The film opens with Holmes as a young boy being sent to boarding school by his mother, provoking the fleeting belief that perhaps this might be an interesting take on Sherlock’s origins that could propel the film to great heights. Sadly, no such take exists as Sherlock quickly becomes the victim of bullying from his classmates, to the point where his sole female crush dupes him into kissing a donkey’s ass. In response, Sherlock vows to never feel emotion again and does so by sucking in and reversing the tears he had just spent over the incident. Somehow, this reduction of emotion instantly make Sherlock the brilliant sleuth that we know and love, and using his new found talents to get his classmates expelled. Inexplicably, a young John Watson walks onto the screen after all the other children have disappeared, allowing the two men to begin their lifelong bond.

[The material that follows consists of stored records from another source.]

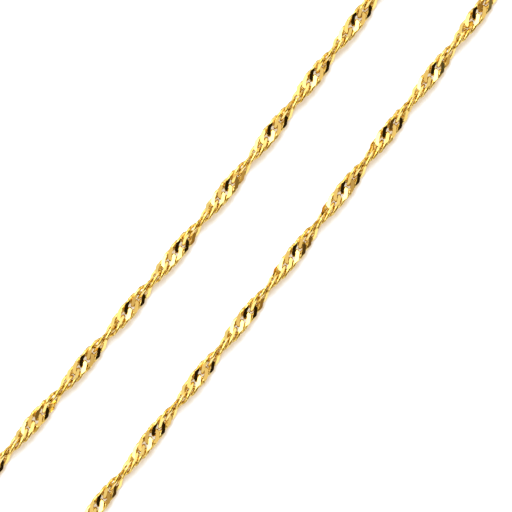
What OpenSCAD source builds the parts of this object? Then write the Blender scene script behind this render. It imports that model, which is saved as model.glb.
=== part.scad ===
// Fine gold necklace: one long twisted curb chain, closed by a small spring ring clasp.
// It lies flat on a table as a long narrow loop, with the clasp at the +Y end.
// Origin: middle of the loop's outline, on the table. Z points up. Millimetres.

/* [Necklace] */
// Length of the closed necklace, along the middle of the chain and through the clasp
necklace_length = 457; // [450:1:500]
// Distance between the two strands where they run side by side
strand_gap = 8.8; // [8:0.1:10]
// How far both strands bow to the +X side where they run side by side
strand_bow = 0.7; // [0:0.1:1.5]

/* [Chain] */
// Width of the twisted chain, from one side of a link to the other
band_width = 1.5; // [1.3:0.05:1.6]
// Thickness of the chain across the faces of its links
band_thickness = 0.62; // [0.5:0.02:0.7]
// Usual length of half a turn of the chain's twist
half_twist = 7.15; // [6.8:0.05:7.5]
// Thickness of the wire of the two end links
link_wire = 0.32; // [0.26:0.02:0.34]
// Length of the straight sides of the two end links
link_side = 0.9; // [0.8:0.1:1.2]

/* [Rings] */
// Thickness of the wire of the jump ring and the closing ring
ring_wire = 0.45; // [0.35:0.05:0.45]
// Outer diameter of the jump ring between the chain and the clasp's eyelet
jump_ring_diameter = 3; // [2.9:0.1:3.2]
// Outer diameter of the closing ring that the clasp hooks round
closing_ring_diameter = 3.8; // [3.8:0.1:4.2]
// How far the two rings lean back from upright, in degrees
ring_lean = 20; // [15:1:22]

/* [Clasp] */
// Outer diameter of the clasp
clasp_diameter = 5.5; // [5.5:0.1:6.5]
// Thickness of the clasp's tube
clasp_tube = 1.1; // [0.9:0.05:1.1]
// Outer diameter of the clasp's eyelet
eyelet_diameter = 2.4; // [2.4:0.1:2.8]
// Thickness of the eyelet's wire
eyelet_wire = 0.5; // [0.4:0.05:0.5]
// Diameter of the thumb knob on the clasp
knob_diameter = 0.8; // [0.6:0.1:1]
// How far the clasp leans towards its lower edge as it lies on the rings, in degrees
clasp_lean = 14; // [14:0.5:15]

/* [Hidden] */
gold = [0.93, 0.72, 0.24];
pale_gold = [0.95, 0.77, 0.34];
$fn = 48;

// Heights: the chain's middle line, where its edge touches the table at each half turn,
// and the clasp, which is propped on the two rings
edge_height = 0.24;
chain_z = norm([band_width, edge_height]) / 2;
clasp_z = 1.12;
table_gap = 0.01;

// Sizes of the rings' middle circles
jump_radius = (jump_ring_diameter - ring_wire) / 2;
closing_radius = (closing_ring_diameter - ring_wire) / 2;
clasp_radius = (clasp_diameter - clasp_tube) / 2;
eyelet_radius = (eyelet_diameter - eyelet_wire) / 2;

// The closing line along X, from the clasp's middle: eyelet, rings, end links, chain ends
weld = 0.35;
eyelet_play = 0.1;
closing_play = 0.35;
jump_reach = 0.95;
closing_reach = 0.9;
function ring_z(radius) = radius * cos(ring_lean) + ring_wire / 2 + table_gap;
function half_chord(radius, z) = sqrt(radius ^ 2 - ((z - ring_z(radius)) / cos(ring_lean)) ^ 2);
eyelet_at = -(clasp_radius + clasp_tube / 2 + eyelet_radius - weld);
jump_at = eyelet_at - eyelet_play - half_chord(jump_radius, clasp_z);
closing_at = clasp_radius + closing_play;
link_length = band_width / 2 + link_side;
left_end = jump_at - half_chord(jump_radius, chain_z) + jump_reach - link_length;
right_end = closing_at + half_chord(closing_radius, chain_z) - closing_reach + link_length;
end_x = (right_end - left_end) / 2;
clasp_x = -(right_end + left_end) / 2;

// How each leg of the chain lies on the table, from its end at the clasp to the loop's foot
end_straight = 0.5;
shoulder_radius = 4;
shoulder_angle = 25;
neck_radius = 20;
straight_run = 28;
spread_run = 42;
spread_angle = 1.5;
flare_radius = 110;
flare_angle = 25;
shoulder_drop = (end_x + end_straight + shoulder_radius * cos(shoulder_angle)
    - neck_radius * (1 - cos(shoulder_angle)) - strand_gap / 2) / sin(shoulder_angle);
function arc_length(radius, angle) = radius * angle * PI / 180;

// Columns: length of the stretch, and its turn to the left in degrees, on the left leg
upper_leg = [
    [end_straight, 0],
    [arc_length(shoulder_radius, 90 + shoulder_angle), 90 + shoulder_angle],
    [shoulder_drop, 0],
    [arc_length(neck_radius, shoulder_angle), -shoulder_angle],
    [straight_run, 0],
    [spread_run, -spread_angle],
    [arc_length(flare_radius, flare_angle - spread_angle), spread_angle - flare_angle],
];

// A place on the table is [x, y, heading in degrees]; this is the far end of a stretch
function stretch_end(from, length, turn) = let (radius = length / max(abs(turn), 1e-6) * 180 / PI,
        side = sign(turn))
    turn == 0
    ? [from.x + length * cos(from.z), from.y + length * sin(from.z), from.z]
    : [from.x + side * radius * (sin(from.z + turn) - sin(from.z)),
        from.y + side * radius * (cos(from.z) - cos(from.z + turn)), from.z + turn];
function walk(leg, s, from, row = 0) = s <= leg[row][0] || row == len(leg) - 1
    ? stretch_end(from, s, leg[row][1] * s / leg[row][0])
    : walk(leg, s - leg[row][0], stretch_end(from, leg[row][0], leg[row][1]), row + 1);
function total(rows, i = 0) = i == len(rows) ? 0 : rows[i][0] + total(rows, i + 1);

// The last straight and the round foot take up the rest of the necklace's length
leg_length = necklace_length / 2 - end_x;
upper_length = total(upper_leg);
leg_start = [-end_x, 0, 180];
flare_end = walk(upper_leg, upper_length, leg_start);
foot_angle = 90 + flare_angle;
foot_share = arc_length(1, foot_angle);
foot_straight = (leg_length - upper_length + foot_share * flare_end.x / cos(flare_angle))
    / (1 + foot_share * tan(flare_angle));
foot_radius = (foot_straight * sin(flare_angle) - flare_end.x) / cos(flare_angle);
leg = concat(upper_leg, [[foot_straight, 0], [arc_length(foot_radius, foot_angle), foot_angle]]);

// The loop's outline reaches from the clasp's upper edge to the foot's lower edge
leg_drop = -walk(leg, leg_length, leg_start).y;
rise_to_end = (clasp_z - chain_z) * tan(ring_lean);
clasp_top = clasp_radius * cos(clasp_lean) + clasp_tube / 2 - rise_to_end;
end_y = (leg_drop + band_width / 2 - clasp_top) / 2;
clasp_y = end_y - rise_to_end;

// The strands' bow fades out either side of its middle
waist_y = end_y + walk(leg, total([for (i = [0:3]) leg[i]]), leg_start).y;
bow_y = waist_y - 37;
bow_reach = 55;
function bow(y) = abs(y - bow_y) < bow_reach
    ? strand_bow * (1 + cos(180 * (y - bow_y) / bow_reach)) / 2
    : 0;

// A place on the whole chain, s along it from its left end
chain_length = 2 * leg_length;
function on_leg(s) = walk(leg, s, leg_start) + [0, end_y, 0];
function spot(s) = let (left = s <= leg_length,
        p = on_leg(left ? s : chain_length - s))
    left
    ? [p.x + bow(p.y), p.y, p.z]
    : [bow(p.y) - p.x, p.y, -p.z];

// Distances from each end of the chain to the places where it stands on edge
left_necks = [45.3, 51.7, 58.4, 65.8, 73.4, 79.8];
right_necks = [44.8, 51.6, 59.0, 66.7, 74.3, 80.7, 89.3];

// The twist, counted in half turns: whole numbers lie flat, and halves stand on edge
end_twist = -ring_lean / 180;
first_neck = round(left_necks[0] / half_twist + end_twist - 0.5) + 0.5;
last_left = first_neck + len(left_necks) - 1;
hidden_run = chain_length - right_necks[len(right_necks) - 1] - left_necks[len(left_necks) - 1];
first_right = last_left + round(hidden_run / half_twist);
last_right = first_right + len(right_necks) - 1;
closing_twist = last_right + 0.5 + round(right_necks[0] / half_twist - 0.5) + end_twist;

// Columns: distance along the chain, and half turns up to there
twist_table = concat(
    [[0, end_twist]],
    [for (i = [0:len(left_necks) - 1]) [left_necks[i], first_neck + i]],
    [for (i = [0:len(right_necks) - 1]) let (k = len(right_necks) - 1 - i)
        [chain_length - right_necks[k], first_right + i]],
    [[chain_length, closing_twist]]
);
function twist(s) = 180 * lookup(s, twist_table);

// Section of the chain, right round: flat faces with narrow blunt edges
edge_slope = 0.2;
face_half = band_width / 2 - edge_slope;
section = [
    [band_width / 2, -edge_height / 2], [band_width / 2, edge_height / 2],
    [face_half, band_thickness / 2], [-face_half, band_thickness / 2],
    [-band_width / 2, edge_height / 2], [-band_width / 2, -edge_height / 2],
    [-face_half, -band_thickness / 2], [face_half, -band_thickness / 2]
];
ring_step = 1;
chain_rings = ceil(chain_length / ring_step);

// One ring of the chain's surface: its width turns from the left of the route to upright
function chain_ring(s) = let (p = spot(s), a = twist(s), left = [-sin(p.z), cos(p.z), 0],
        across = left * cos(a) + [0, 0, sin(a)],
        through = [0, 0, cos(a)] - left * sin(a))
    [for (q = section) [p.x, p.y, chain_z] + across * q.x + through * q.y];

module chain() {
    sides = len(section);
    points = [for (i = [0:chain_rings]) each chain_ring(chain_length * i / chain_rings)];
    walls = [for (i = [0:chain_rings - 1], j = [0:sides - 1])
        let (k = (j + 1) % sides, a = i * sides, b = a + sides)
        each [[a + j, b + j, a + k], [b + j, b + k, a + k]]];
    start_face = [for (j = [0:sides - 1]) j];
    end_face = [for (j = [sides - 1:-1:0]) chain_rings * sides + j];
    color(gold)
        polyhedron(points, concat([start_face], walls, [end_face]), convexity = 20);
}

module ring(radius, wire) {
    rotate_extrude()
        translate([radius, 0])
            circle(d = wire);
}

// A bow of wire, open towards +X, whose two sides end on the chain's end face
module end_link(x, turn) {
    bow_radius = (band_width - link_wire) / 2;
    color(gold)
        translate([x, end_y, chain_z])
            rotate([ring_lean, 0, 0])
                rotate([0, 0, turn])
                    translate([-link_side, 0, 0]) {
                        rotate([0, 0, 90])
                            rotate_extrude(angle = 180)
                                translate([bow_radius, 0])
                                    circle(d = link_wire);
                        for (side = [-1, 1])
                            translate([0, side * bow_radius, 0])
                                rotate([0, 90, 0])
                                    cylinder(d = link_wire, h = link_side);
                    }
}

module end_link_left() {
    end_link(-end_x, 180);
}

module end_link_right() {
    end_link(end_x, 0);
}

// A ring that stands on the table, leans back and passes the clasp's line at its height
module leaning_ring(x, radius) {
    z = ring_z(radius);
    color(pale_gold)
        translate([clasp_x + x, clasp_y + (clasp_z - z) * tan(ring_lean), z])
            rotate([90 + ring_lean, 0, 0])
                ring(radius, ring_wire);
}

module jump_ring() {
    leaning_ring(jump_at, jump_radius);
}

module closing_ring() {
    leaning_ring(closing_at, closing_radius);
}

module clasp() {
    knob_angle = 125;
    color(pale_gold)
        translate([clasp_x, clasp_y, clasp_z])
            rotate([clasp_lean, 0, 0]) {
                ring(clasp_radius, clasp_tube);
                translate([eyelet_at, 0, 0])
                    ring(eyelet_radius, eyelet_wire);
                rotate([0, 0, knob_angle])
                    translate([clasp_radius, 0, clasp_tube / 2])
                        sphere(d = knob_diameter);
            }
}

chain();
end_link_left();
end_link_right();
jump_ring();
closing_ring();
clasp();
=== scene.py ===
"""A fine gold necklace of twisted, diamond-cut curb chain, lying on a white table.

The frame gives the loop, its end links, two rings and a clasp. This script dresses them:
the chain as some 470 real links, and the rings and clasp as polished findings. Units are metres.
"""
import math

import bmesh
import bpy
from mathutils import Euler, Matrix, Vector


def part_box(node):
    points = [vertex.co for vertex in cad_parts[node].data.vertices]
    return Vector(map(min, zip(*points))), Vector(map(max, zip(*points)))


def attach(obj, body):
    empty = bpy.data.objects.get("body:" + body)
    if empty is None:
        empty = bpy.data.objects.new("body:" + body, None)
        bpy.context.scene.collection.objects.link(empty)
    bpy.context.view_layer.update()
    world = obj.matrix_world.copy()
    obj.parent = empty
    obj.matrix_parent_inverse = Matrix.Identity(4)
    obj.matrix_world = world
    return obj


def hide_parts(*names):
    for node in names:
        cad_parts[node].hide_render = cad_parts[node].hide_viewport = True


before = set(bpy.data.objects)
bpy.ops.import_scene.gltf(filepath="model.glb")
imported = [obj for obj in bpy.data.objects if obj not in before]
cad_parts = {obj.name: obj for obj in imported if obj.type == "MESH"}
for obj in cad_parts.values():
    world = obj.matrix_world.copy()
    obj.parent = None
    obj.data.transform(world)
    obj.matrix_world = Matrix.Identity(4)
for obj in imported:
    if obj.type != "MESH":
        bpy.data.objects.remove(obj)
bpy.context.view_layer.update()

# The chain
# A diamond-cut curb chain, double linked: each link is an oval of gold wire that passes through
# the next two. It was twisted after linking, and its faces were ground flat on both sides, which
# leaves a bright facet on two shoulders of each link, above and below.

mm = 0.001
necklace_length = 457 * mm
strand_gap = 8.8 * mm
strand_bow = 0.7 * mm
half_twist = 7.15 * mm
ring_lean = math.radians(20)

link_pitch = 0.94 * mm
link_width = 1.6 * mm
link_slack = 0.07 * mm
link_own_twist = math.radians(29)
link_fullness = 3.0
link_roundness = 1.3
link_segments = 12
wire_width = 0.4 * mm
wire_depth = 0.34 * mm
wire_sides = 6
facet_lean = math.radians(5)
facet_rise = math.radians(5)
facet_height = 0.26 * mm

end_low, end_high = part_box("end_link_left")
end_x = -end_low.x
end_y = (end_low.y + end_high.y) / 2
end_link_tip = end_high.x + end_x
chain_z = (end_low.z + end_high.z) / 2

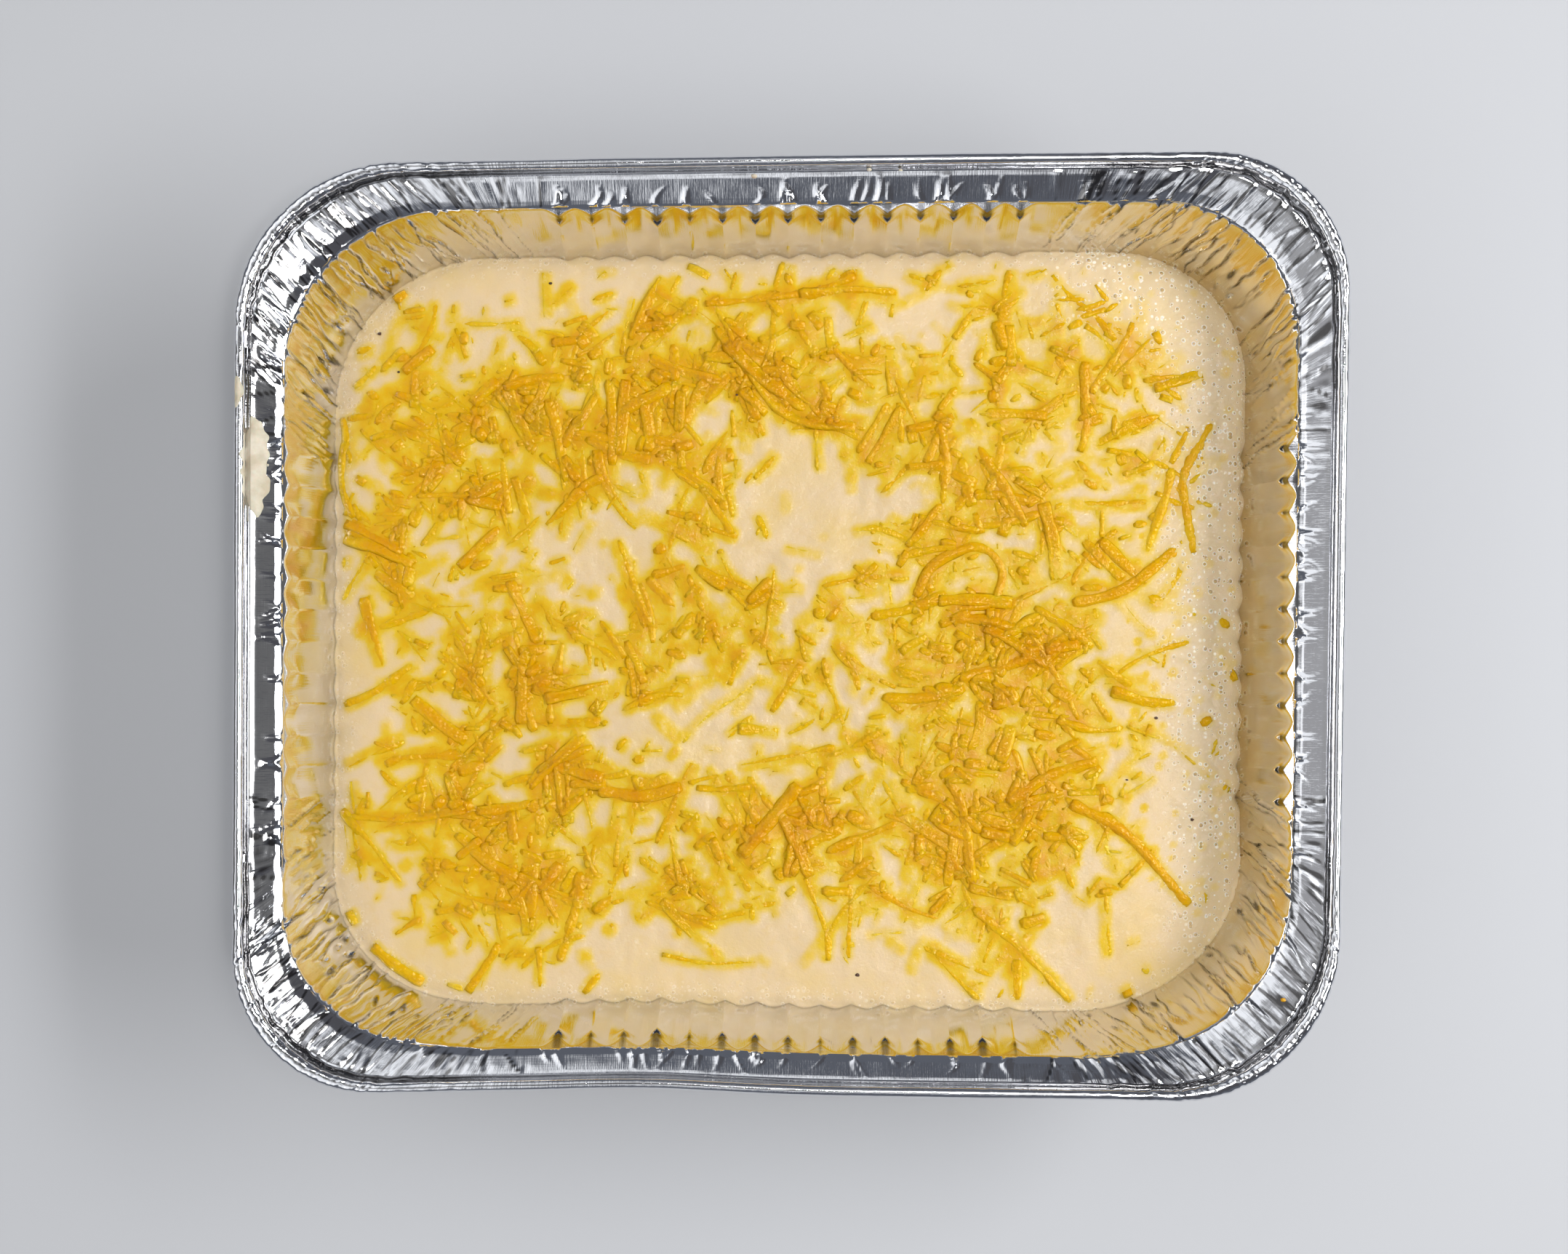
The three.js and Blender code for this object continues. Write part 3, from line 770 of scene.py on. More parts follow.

When we meet Sherlock as an adult he has just apprehended his greatest nemesis, Professor James Moriarty, played by Ralph Fiennes; an otherwise brilliant casting choice, but wasted in this film as one who can sit or stand and stare with complete villainy. As a result of his highlight arrest, Holmes has achieved a level of fame even greater than he can imagine. While Will Ferrell hones Sherlock’s selfishness, egotism, and emotional distance, he does so with a complete lack of charm. Ferrell’s Holmes revels in the applause and the adulation, and even delays his appearance in court just for the “precise dramatic moment” as he describes it to Watson. Cumberbatch and Downey Jr.’s respective Holmes would reveal this man for what he truly is, an imposter on all fronts.
Rebecca Hall enters the film eventually as an American doctor, one who has come to complete an autopsy for Holmes. Despicably, the character only exists to serve two plot points: the first being a way for Holmes to run aghast at the notion of a female holding such a highly esteemed position in society, and to be Dr. Watson’s love interest for the entirety of the film. Literally, Watson looks at her, the music that suggests he is in love at first sight plays, and suddenly she, Dr. Grace Hart is in love with Watson in the same instant. I should not have to say more.
It appears that the sole reason this film exists is because Ferrell woke up one morning and decided on two things; he simply had to play Sherlock Holmes in a comedy, and that he should call his buddy John C. Reilly because it had just been too long since they had worked together on something. I have a piece of advice for Mr. Ferrell: stick to dramatic work, it seems the case for you to still work in comedy has closed.